**STORED RECORDS**

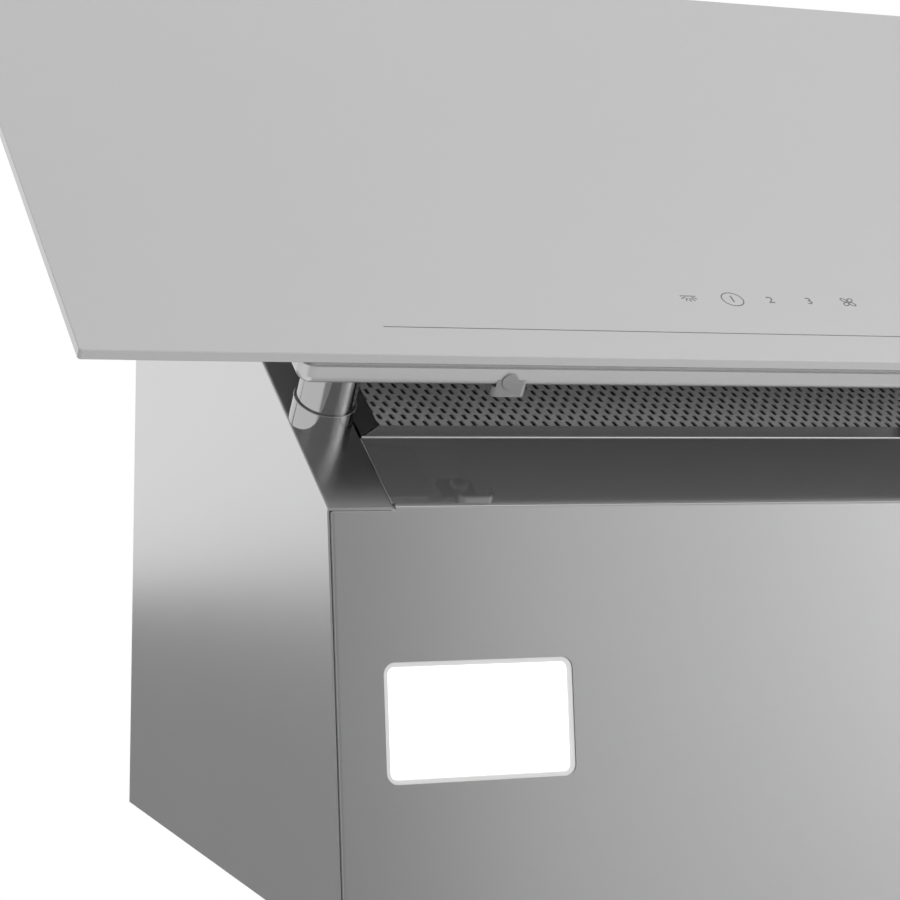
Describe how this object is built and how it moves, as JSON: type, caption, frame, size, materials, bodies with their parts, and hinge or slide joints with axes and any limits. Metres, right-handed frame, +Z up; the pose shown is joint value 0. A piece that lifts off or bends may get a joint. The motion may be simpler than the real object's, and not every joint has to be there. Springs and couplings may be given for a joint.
{
  "type": "wall mount range hood",
  "caption": "Slanted wall mount range hood: steel body, perforated grease filter, square lamps, blower with duct collar, and a glass front on a tray that slides out on tubes.",
  "frame": {"origin": "centre of the four wall fixing holes, on the wall plane", "axes": "+Y into the wall, +Z up, +X to the right of someone who faces the hood"},
  "size_m": [0.898, 0.5897, 0.49],
  "materials": {
    "steel_satin": "satin stainless steel",
    "steel_polished": "polished stainless steel",
    "steel_bright": "bright polished tube",
    "steel_plain": "plain galvanised or bare steel sheet",
    "filter_steel": "satin stainless steel",
    "filter_wire": "aluminium wire mesh",
    "magnet": "plain dark magnet",
    "glass_painted": "clear glass painted pale grey on its back, polished edges",
    "lamp_lens": "white translucent plastic",
    "lamp_bezel": "pale satin moulding",
    "lamp_box": "white moulding",
    "board": "green circuit board",
    "black_plastic": "black moulding",
    "motor_can": "dark painted can",
    "pale_plastic": "pale moulding"
  },
  "bodies": {
    "hood": {"side_panel_left": "steel_satin", "side_panel_right": "steel_satin", "back_panel": "steel_plain", "top_panel": "steel_satin", "underside_panel": "steel_satin", "front_upper_panel": "steel_polished", "filter_magnets": "magnet", "filter_hinge_ear_left": "steel_plain", "filter_hinge_ear_right": "steel_plain", "guide_collar_lower_left": "steel_bright", "guide_collar_lower_right": "steel_bright", "guide_collar_upper_left": "steel_bright", "guide_collar_upper_right": "steel_bright", "guide_rail_left": "steel_plain", "guide_rail_right": "steel_plain", "led_bezel_left": "lamp_bezel", "led_bezel_right": "lamp_bezel", "led_diffuser_left": "lamp_lens", "led_diffuser_right": "lamp_lens", "led_housing_left": "lamp_box", "led_housing_right": "lamp_box", "led_board_left": "board", "led_board_right": "board", "blower_scroll": "steel_plain", "blower_side_left": "steel_plain", "blower_side_right": "steel_plain", "motor_bracket": "steel_plain", "motor_body": "motor_can", "duct_base": "steel_plain", "duct_collar": "steel_plain", "flap_pins": "steel_plain", "outlet_screws": "steel_plain", "control_box": "steel_plain", "control_box_lid": "steel_plain", "control_board": "board", "terminal_block": "pale_plastic", "run_capacitor": "pale_plastic", "cable_gland": "black_plastic"},
    "glass_lift": {"glass_panel": "glass_painted", "glass_frame": "steel_satin", "support_tray": "steel_polished", "touch_board": "board", "touch_carrier": "black_plastic", "lift_tube_lower_left": "steel_bright", "lift_tube_lower_right": "steel_bright", "lift_tube_upper_left": "steel_bright", "lift_tube_upper_right": "steel_bright", "catch_strip_left": "steel_polished", "catch_strip_right": "steel_polished", "catch_buttons": "steel_plain", "catch_screws": "steel_plain"},
    "filter": {"filter_frame": "filter_steel", "filter_face": "filter_steel", "filter_mesh": "filter_wire", "filter_back": "filter_steel"},
    "wheel": {"impeller": "black_plastic", "wheel_disc": "black_plastic", "motor_shaft": "steel_plain"},
    "flap_front": {"flap_front": "steel_plain"},
    "flap_rear": {"flap_rear": "steel_plain"}
  },
  "joints": [
    {"name": "panel_slide", "type": "slide", "parent": "hood", "child": "glass_lift", "axis": [0, -0.8391, -0.544], "range_m": [-0.024, 0]},
    {"name": "filter_hinge", "type": "hinge", "parent": "hood", "child": "filter", "pos_m": [0, -0.45655, 0.16195], "axis": [-1, 0, 0], "range_deg": [0, 6]},
    {"name": "wheel_spin", "type": "hinge", "parent": "hood", "child": "wheel", "pos_m": [0, -0.165, 0.033], "axis": [1, 0, 0], "continuous": true},
    {"name": "flap_front_hinge", "type": "hinge", "parent": "hood", "child": "flap_front", "pos_m": [0, -0.126, 0.235], "axis": [-1, 0, 0], "range_deg": [0, 80]},
    {"name": "flap_rear_hinge", "type": "hinge", "parent": "hood", "child": "flap_rear", "pos_m": [0, -0.118, 0.235], "axis": [1, 0, 0], "range_deg": [0, 80]}
  ]
}
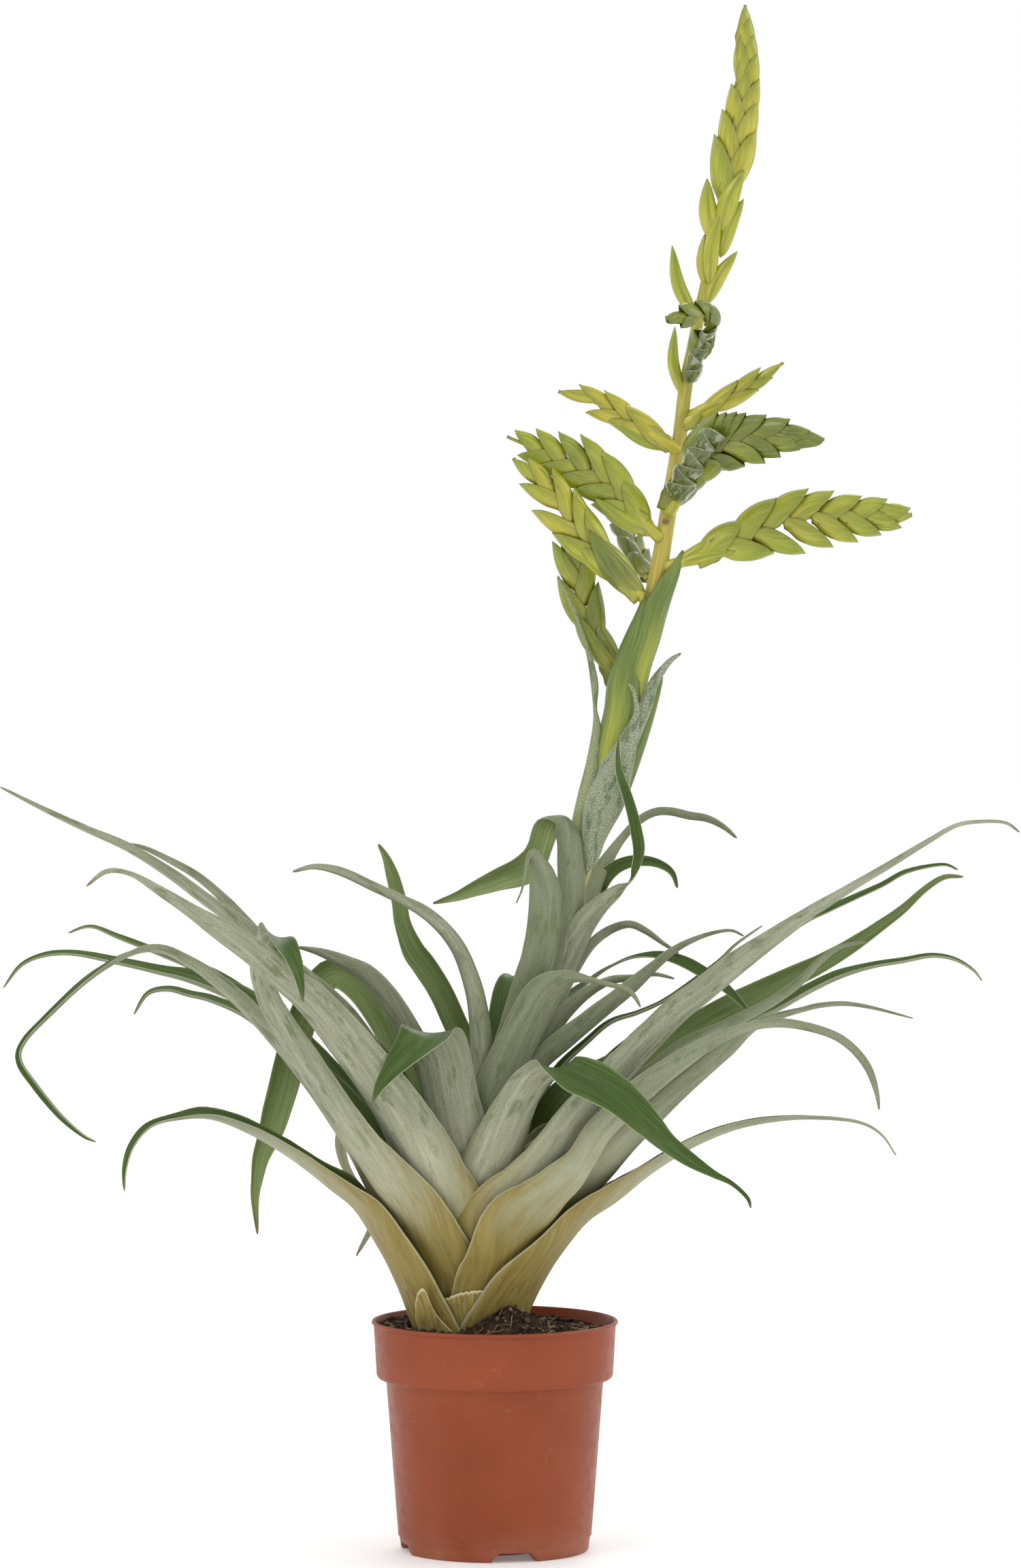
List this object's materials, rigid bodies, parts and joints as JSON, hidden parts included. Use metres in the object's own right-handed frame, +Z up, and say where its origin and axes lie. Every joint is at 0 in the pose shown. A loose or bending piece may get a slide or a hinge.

**EXERCISE BRIEF**
Repeat the data precisely, reproducing every entry.

**FINAL ANSWER**
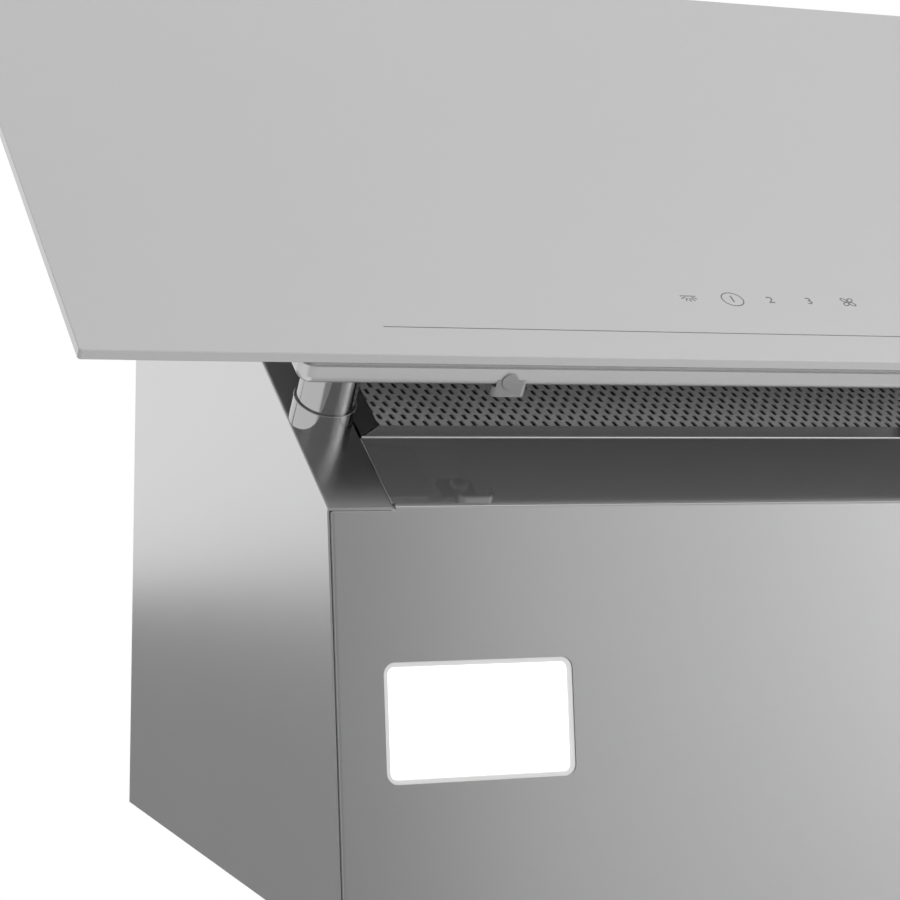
Describe how this object is built and how it moves, as JSON: type, caption, frame, size, materials, bodies with their parts, and hinge or slide joints with axes and any limits. Metres, right-handed frame, +Z up; the pose shown is joint value 0. A piece that lifts off or bends may get a joint. The motion may be simpler than the real object's, and not every joint has to be there. Springs and couplings may be given for a joint.
{
  "type": "wall mount range hood",
  "caption": "Slanted wall mount range hood: steel body, perforated grease filter, square lamps, blower with duct collar, and a glass front on a tray that slides out on tubes.",
  "frame": {"origin": "centre of the four wall fixing holes, on the wall plane", "axes": "+Y into the wall, +Z up, +X to the right of someone who faces the hood"},
  "size_m": [0.898, 0.5897, 0.49],
  "materials": {
    "steel_satin": "satin stainless steel",
    "steel_polished": "polished stainless steel",
    "steel_bright": "bright polished tube",
    "steel_plain": "plain galvanised or bare steel sheet",
    "filter_steel": "satin stainless steel",
    "filter_wire": "aluminium wire mesh",
    "magnet": "plain dark magnet",
    "glass_painted": "clear glass painted pale grey on its back, polished edges",
    "lamp_lens": "white translucent plastic",
    "lamp_bezel": "pale satin moulding",
    "lamp_box": "white moulding",
    "board": "green circuit board",
    "black_plastic": "black moulding",
    "motor_can": "dark painted can",
    "pale_plastic": "pale moulding"
  },
  "bodies": {
    "hood": {"side_panel_left": "steel_satin", "side_panel_right": "steel_satin", "back_panel": "steel_plain", "top_panel": "steel_satin", "underside_panel": "steel_satin", "front_upper_panel": "steel_polished", "filter_magnets": "magnet", "filter_hinge_ear_left": "steel_plain", "filter_hinge_ear_right": "steel_plain", "guide_collar_lower_left": "steel_bright", "guide_collar_lower_right": "steel_bright", "guide_collar_upper_left": "steel_bright", "guide_collar_upper_right": "steel_bright", "guide_rail_left": "steel_plain", "guide_rail_right": "steel_plain", "led_bezel_left": "lamp_bezel", "led_bezel_right": "lamp_bezel", "led_diffuser_left": "lamp_lens", "led_diffuser_right": "lamp_lens", "led_housing_left": "lamp_box", "led_housing_right": "lamp_box", "led_board_left": "board", "led_board_right": "board", "blower_scroll": "steel_plain", "blower_side_left": "steel_plain", "blower_side_right": "steel_plain", "motor_bracket": "steel_plain", "motor_body": "motor_can", "duct_base": "steel_plain", "duct_collar": "steel_plain", "flap_pins": "steel_plain", "outlet_screws": "steel_plain", "control_box": "steel_plain", "control_box_lid": "steel_plain", "control_board": "board", "terminal_block": "pale_plastic", "run_capacitor": "pale_plastic", "cable_gland": "black_plastic"},
    "glass_lift": {"glass_panel": "glass_painted", "glass_frame": "steel_satin", "support_tray": "steel_polished", "touch_board": "board", "touch_carrier": "black_plastic", "lift_tube_lower_left": "steel_bright", "lift_tube_lower_right": "steel_bright", "lift_tube_upper_left": "steel_bright", "lift_tube_upper_right": "steel_bright", "catch_strip_left": "steel_polished", "catch_strip_right": "steel_polished", "catch_buttons": "steel_plain", "catch_screws": "steel_plain"},
    "filter": {"filter_frame": "filter_steel", "filter_face": "filter_steel", "filter_mesh": "filter_wire", "filter_back": "filter_steel"},
    "wheel": {"impeller": "black_plastic", "wheel_disc": "black_plastic", "motor_shaft": "steel_plain"},
    "flap_front": {"flap_front": "steel_plain"},
    "flap_rear": {"flap_rear": "steel_plain"}
  },
  "joints": [
    {"name": "panel_slide", "type": "slide", "parent": "hood", "child": "glass_lift", "axis": [0, -0.8391, -0.544], "range_m": [-0.024, 0]},
    {"name": "filter_hinge", "type": "hinge", "parent": "hood", "child": "filter", "pos_m": [0, -0.45655, 0.16195], "axis": [-1, 0, 0], "range_deg": [0, 6]},
    {"name": "wheel_spin", "type": "hinge", "parent": "hood", "child": "wheel", "pos_m": [0, -0.165, 0.033], "axis": [1, 0, 0], "continuous": true},
    {"name": "flap_front_hinge", "type": "hinge", "parent": "hood", "child": "flap_front", "pos_m": [0, -0.126, 0.235], "axis": [-1, 0, 0], "range_deg": [0, 80]},
    {"name": "flap_rear_hinge", "type": "hinge", "parent": "hood", "child": "flap_rear", "pos_m": [0, -0.118, 0.235], "axis": [1, 0, 0], "range_deg": [0, 80]}
  ]
}
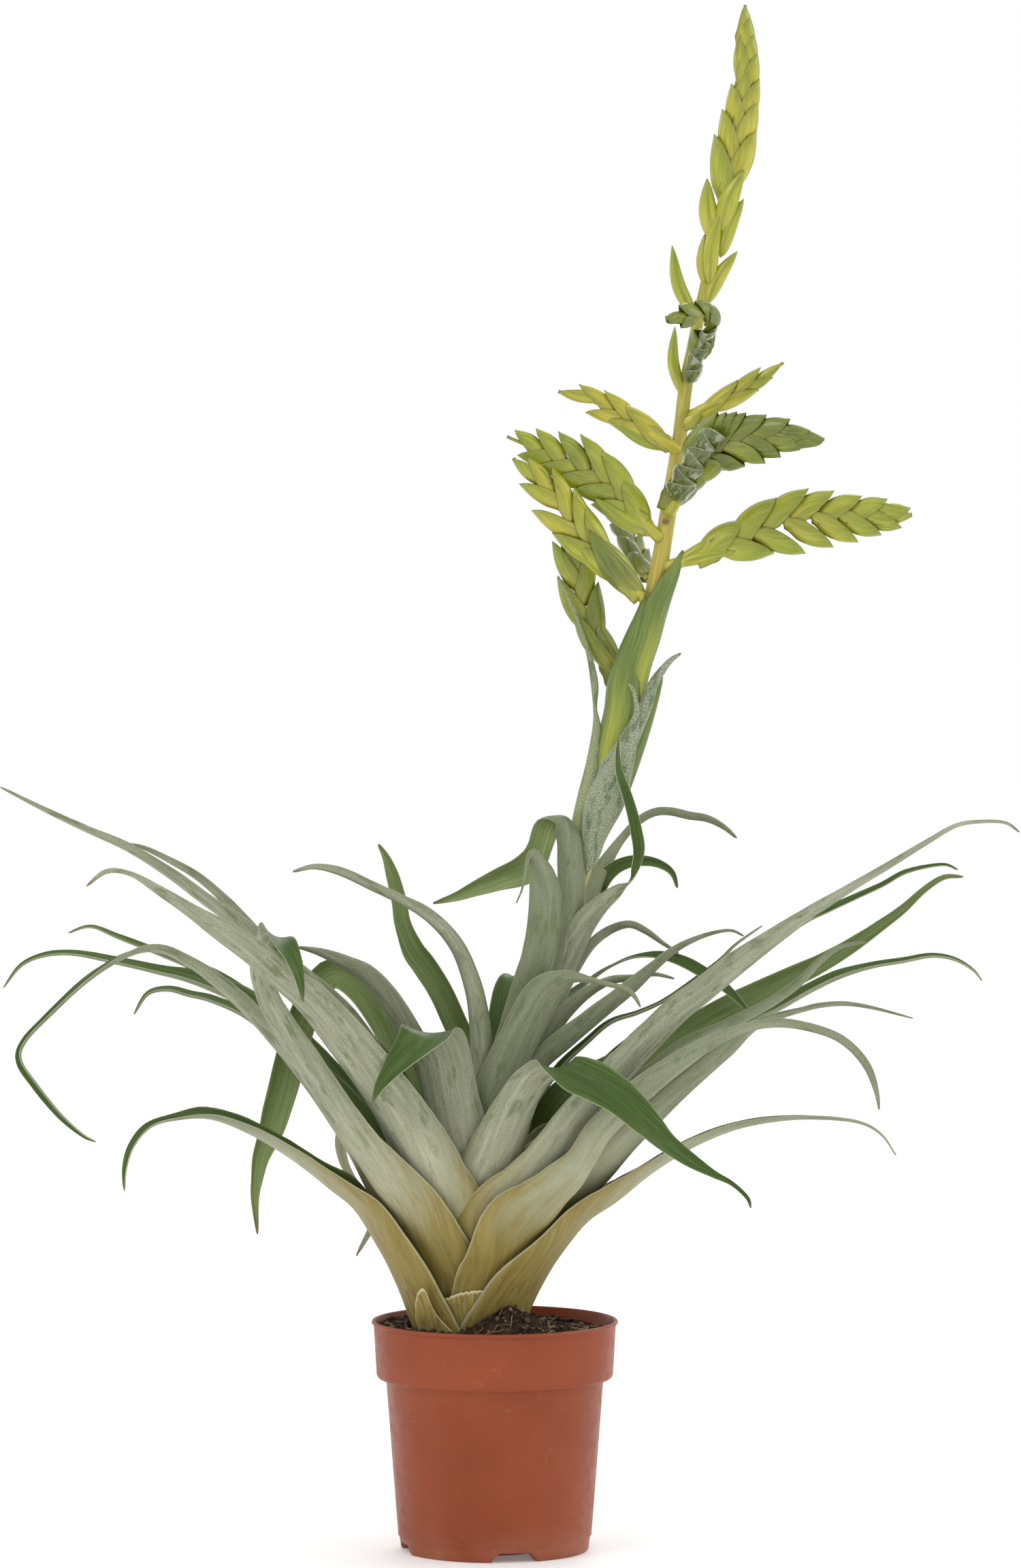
List this object's materials, rigid bodies, parts and joints as JSON, hidden parts included. Use metres in the object's own right-handed frame, +Z up, and say where its origin and axes lie. Every joint is at 0 in the pose shown. A loose or bending piece may get a slide or a hinge.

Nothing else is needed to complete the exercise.